Financial recovery from problem gambling: Problem gamblers’ experiences of social assistance and other financial support

Abstract

The objective of this article is to understand problem gamblers' experiences of recovery from financial difficulties caused by problem gambling. Specifically, financial social assistance from public services is considered. A sample of 17 interviews with Finnish self-identified, treatment-seeking problem gamblers from various financial positions was analyzed qualitatively using thematic content analysis. The analysis revealed four themes. The first theme examines how the financial concerns of problem gamblers were left unaddressed by treatment professionals.

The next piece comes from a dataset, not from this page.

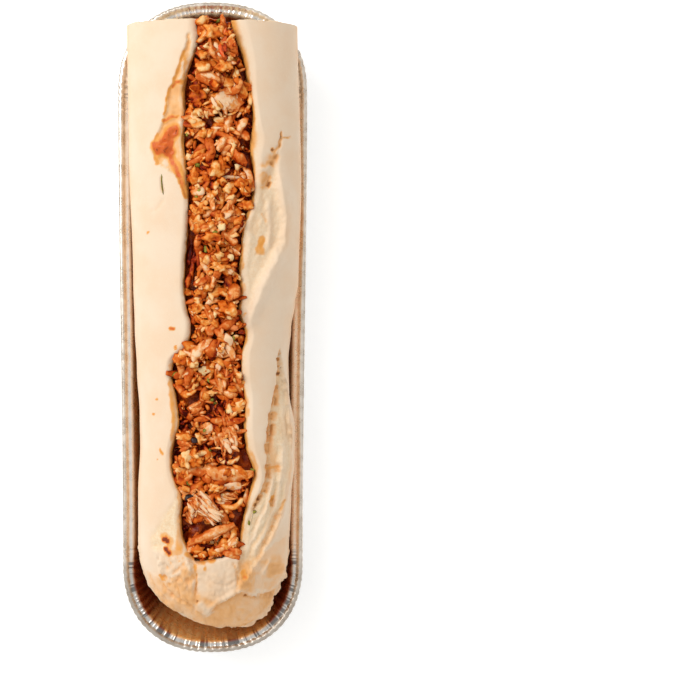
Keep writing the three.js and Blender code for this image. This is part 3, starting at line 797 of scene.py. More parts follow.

The second theme discusses the rationalizations behind not applying for or not receiving financial social assistance from public services. The reasons behind not applying for financial social assistance were related to financial stability and perceived pride derived from surviving independently (loss of pride when not being able to survive independently). Not receiving assistance despite applying for it was mostly because of their income having been assessed as adequate by the social services. Third theme examines receiving financial social assistance during, or after, problematic gambling. Participants living on welfare often spent their benefits on gambling in the hopes of an increased income. Recovering lower-income problem gamblers also received financial social assistance for living expenses or for treatment. Fourth, non-governmental and more controlling forms of financial support were (1) financial assistance within private safety nets, (2) support for over-indebtedness from an NGO, or (3) private person/official authority taking control over problem gamblers' financial matters. The socioeconomic background factors are important to address when designing financial and other support for problem gamblers. The results of this study provide useful information for future survey studies of the topic.